Рассказал обо всём жене, та поначалу в слёзы, а как только пришла в себя, трезво пораскинула умом, да и придумала.
Придумала она, конечно, вещь жуткую, сразу не поверишь, что подобное исторгнула голова Насти, а не чья-то другая, ибо такое могла изобрести только очень злобная и коварная женщина. А древлянка ею не являлась, и взбрело сие на ум от безысходности положения, в котором она, беременная, сын её Радован и муж оказались. Выход увиделся Насте в том, чтобы Доброслава погибшим при царском дворе посчитали. Тогда бы ничего такого Сфандра не заподозрила, наоборот, пожалела бы бедную вдову да ещё будущую мать, у которой к тому же ещё одно дитя на руках осталось. А тем временем Клуд, живой, втихомолку подался бы к Аскольду и предупредил об опасности, грозящей его сыну Всеславу.

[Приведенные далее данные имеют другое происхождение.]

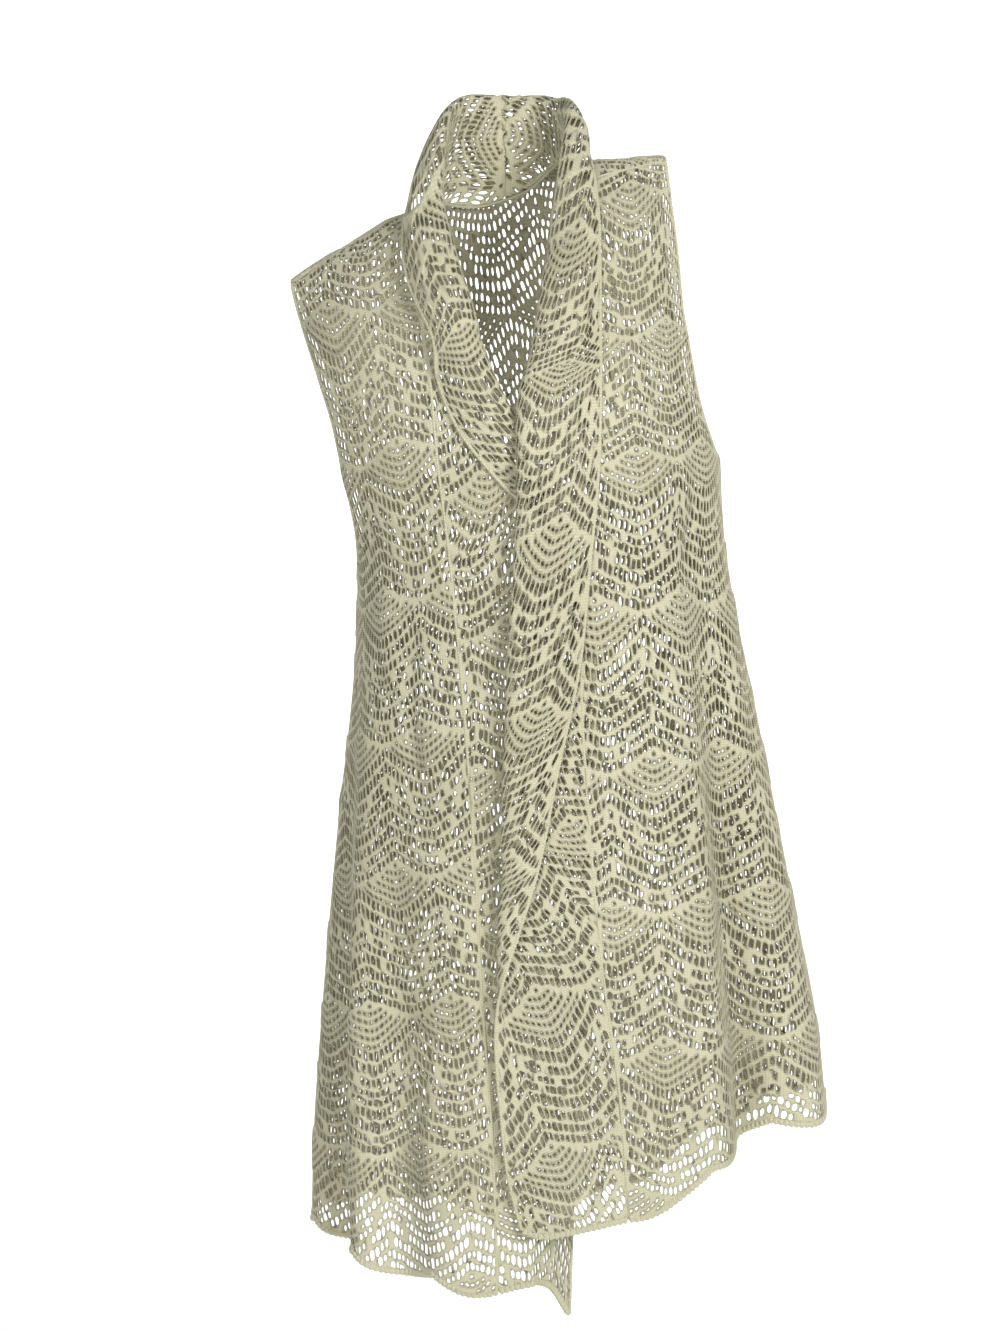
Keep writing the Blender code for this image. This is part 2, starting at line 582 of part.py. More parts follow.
def band_grid(hand, front, back):
    """Mid-surface and normals of a band, from the hem up to the middle of the back neck.

    Its rows meet the points of the two panels it is sewn to, and its sections are joined by
    smooth curves along and across.
    """
    middle = FRONT_COLUMNS - 1 + NECK_COLUMNS
    step = 1 if hand == "right" else -1
    neck = middle - step * np.arange(NECK_COLUMNS - 1, -1, -1)
    edge, facing = (np.concatenate([front[i][::-1, 0], back[i][0, neck]]) for i in range(2))
    inward = np.concatenate([front[0][::-1, 1], back[0][1, neck]]) - edge
    run = np.concatenate([[0.0], np.cumsum(np.linalg.norm(np.diff(edge, axis=0), axis=1))])

    levels = front_rows(hand)[0][::-1, 0]
    rows = BAND_RIGHT if hand == "right" else BAND_LEFT
    sections = [front_section(row, hand) for row in rows]
    places = list(np.interp(-rows[:, 0], -levels, run[: len(levels)]))
    for row in COLLAR_RIGHT if hand == "right" else COLLAR_LEFT:
        place = min(run[len(levels) - 1] + row[0], run[-1])
        seam = np.array([np.interp(place, run, edge[:, axis]) for axis in range(3)])
        sections.append(collar_section(seam, row))
        places.append(place)

    table = np.concatenate([np.array(places)[:, None], np.array(sections).reshape(len(places), -1)], 1)
    ribs = np.moveaxis(smooth_rows(table, run), 0, -1).reshape(len(run), 7, 3)
    ribs[:, 0] = edge
    table = np.concatenate([np.arange(7.0)[:, None], ribs.transpose(1, 0, 2).reshape(7, -1)], axis=1)
    across = np.array(BAND_FRACTIONS, float)
    grid = np.moveaxis(smooth_rows(table, across), 0, -1).reshape(len(across), len(run), 3)
    grid = grid.transpose(1, 0, 2)
    grid[-1, :, 0] = edge[-1, 0] - step * MIDDLE_GAP
    seam_way = np.gradient(edge, axis=0)
    seam_way /= np.linalg.norm(seam_way, axis=1, keepdims=True)
    away = grid[:, 1] - grid[:, 0]
    away -= seam_way * np.sum(away * seam_way, axis=1, keepdims=True)
    away /= np.linalg.norm(away, axis=1, keepdims=True)
    inward /= np.linalg.norm(inward, axis=1, keepdims=True)
    turned = np.sqrt(np.abs(np.sum(away * facing, axis=1)))
    leaning = np.clip(np.sum(away * inward, axis=1), 0.0, 1.0)
    gap = np.where(np.arange(len(edge)) < len(levels) - 2, BAND_GAP, NECK_GAP)
    grid[:, 0] += away * (gap + WALL / 2 * (turned + LEAN_ROOM * leaning))[:, None]
    return grid, normals_of(grid, hand)


def cloth_material():
    """Matte cotton in a pale sage."""
    material = bpy.data.materials.new("cotton_knit")
    material.use_nodes = True
    shader = material.node_tree.nodes["Principled BSDF"]
    shader.inputs["Base Color"].default_value = CLOTH_COLOUR
    shader.inputs["Roughness"].default_value = CLOTH_ROUGHNESS
    shader.inputs["Metallic"].default_value = 0.0
    return material


def main():
    """Build the five panels."""
    for thing in list(bpy.data.objects):
        bpy.data.objects.remove(thing)
    cotton = cloth_material()
    back = back_grid()
    add_wall("back", back, cotton)
    for hand in ("right", "left"):
        front = front_grid(hand)
        add_wall("front_" + hand, front, cotton)
        add_wall("band_" + hand, band_grid(hand, front, back), cotton)


main()
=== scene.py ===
"""Looks of a long sleeveless vest in openwork knit, with an open front and a soft shawl collar.

Metres, +Z up. The front faces -Y and the wearer's left is +X. Every panel is a thin knitted wall
on one worn form. A place on the form has a girth, measured round from the middle of the front or
back towards the wearer's left, and a level, measured down the cloth from the neck. The lace is a
chart of small cells: its two coordinates are metres across and metres down the knitting, and each
panel says how the chart lies on it.
"""

import logging
import math
from dataclasses import dataclass, field
from enum import Enum

import bpy
import numpy as np
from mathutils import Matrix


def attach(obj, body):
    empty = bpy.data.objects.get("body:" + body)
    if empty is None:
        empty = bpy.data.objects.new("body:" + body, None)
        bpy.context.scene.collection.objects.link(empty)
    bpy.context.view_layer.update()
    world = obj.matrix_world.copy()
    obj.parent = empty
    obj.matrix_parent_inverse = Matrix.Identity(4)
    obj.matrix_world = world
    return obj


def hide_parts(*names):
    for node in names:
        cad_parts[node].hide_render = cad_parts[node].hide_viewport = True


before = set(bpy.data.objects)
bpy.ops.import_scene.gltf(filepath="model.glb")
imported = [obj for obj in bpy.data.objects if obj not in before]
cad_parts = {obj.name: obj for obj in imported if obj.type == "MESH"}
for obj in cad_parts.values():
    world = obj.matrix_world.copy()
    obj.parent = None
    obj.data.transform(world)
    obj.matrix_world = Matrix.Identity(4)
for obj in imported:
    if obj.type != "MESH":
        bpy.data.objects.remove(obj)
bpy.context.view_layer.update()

log = logging.getLogger("vest")

Array = np.ndarray


class Face(Enum):
    """The two faces of the worn form."""

    FRONT = "front"
    BACK = "back"


class Hand(Enum):
    """The wearer's right or left, with the sign of its girth."""

    RIGHT = -1
    LEFT = 1


def smooth_rows(table: Array, level: Array) -> Array:
    """Every column of a table at the given levels, on a smooth curve through its rows.

    Between two rows the value is a cubic whose slopes at both rows are the mean slopes there.

    Args:
        table: rows of a level followed by values, with rising levels.
        level: levels to look up.

    Returns:
        One array per value column, each shaped like level.
    """
    knots = table[:, 0]
    values = table[:, 1:]
    slopes = np.gradient(values, knots, axis=0)
    level = np.clip(np.asarray(level, float), knots[0], knots[-1])
    row = np.clip(np.searchsorted(knots, level, side="right") - 1, 0, len(knots) - 2)
    step = knots[row + 1] - knots[row]
    t = ((level - knots[row]) / step)[..., None]
    step = step[..., None]
    start = (2 * t**3 - 3 * t**2 + 1) * values[row] + (t**3 - 2 * t**2 + t) * step * slopes[row]
    end = (3 * t**2 - 2 * t**3) * values[row + 1] + (t**3 - t**2) * step * slopes[row + 1]
    return np.moveaxis(start + end, -1, 0)


def smooth_step(value: Array) -> Array:
    """0 up to 0, 1 from 1, and the soft rise 3t^2 - 2t^3 between them."""
    t = np.clip(value, 0.0, 1.0)
    return t * t * (3 - 2 * t)


def unit(vectors: Array) -> Array:
    """The same directions, one long."""
    return vectors / np.maximum(np.linalg.norm(vectors, axis=-1, keepdims=True), 1e-12)


def run_along(points: Array) -> Array:
    """Distance from the first point of a path to each of its points."""
    return np.concatenate([[0.0], np.cumsum(np.linalg.norm(np.diff(points, axis=0), axis=1))])


def along(at: Array, run: Array, points: Array) -> Array:
    """Points of a path at the given distances along it."""
    return np.stack([np.interp(at, run, points[:, axis]) for axis in range(3)], -1)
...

— Следует тебе, Доброслав, поехать пострелять горных козлов вместе с Косташем, а разрешение на это получить от самого царя Мадина. Но перед тем, как отправиться в горы, схорони осёдланного коня с тоболами съестных припасов в камышовых зарослях за городищем, а далее... Страшно говорить об этом, но ничего не поделаешь... — излагала свою задумку древлянка. — Столкни в ущелье Косташа и его лошадь. Свою тоже... Только убедись, что младший брат царя убился до смерти. Сам же проберись к зарослям, дождись ночи и начинай пробираться в Киев. Вас хватятся, будут искать в том месте, где вы охотились, найдут мёртвых Косташа и лошадей, подумают, что ты, может быть, жив и, раненый, уполз куда-то... Тоже начнут искать, а твой след и простыл — далеко от Адиюхского городища будешь.
Так всё и было обставлено Доброславом. Великий грех взял он на свою душу, умертвив ни в чём не повинного мальца, но Клуд посчитал, что большая часть этого греха ложилась прежде всего на Сфандру, ибо начало всех страшных дел исходило как раз от неё.
В Киев Доброслав прискакал тоже тайком, не раскрывая себя, но опоздал! Аскольд пребывал в глубокой скорби: ему доложили, что какие-то люди зарезали Всеслава...
Клуд увидел киевского князя в одрине[67] молящимся на коленях перед иконой Божьей Матери. Рядом с ним находился Кевкамен. Аскольд повторял за ним:
— О пресвятая Дева, мати Христа Бога нашего... Вонми многоболезному воздыханию душ наших... Утоли скорби наши, настави на путь правый нас, заблуждающихся, уврачуй болезненная сердца наши и спаси безнадёжных, даруй нам прочее время жития нашего в мире и покаянии проводити...
Доброслав сию молитву к Матери Бога слышал не раз от Константина и Леонтия, когда наваливались на них какие-то беды. Кажется, помогало, потому что они вставали с колен с просветлёнными лицами.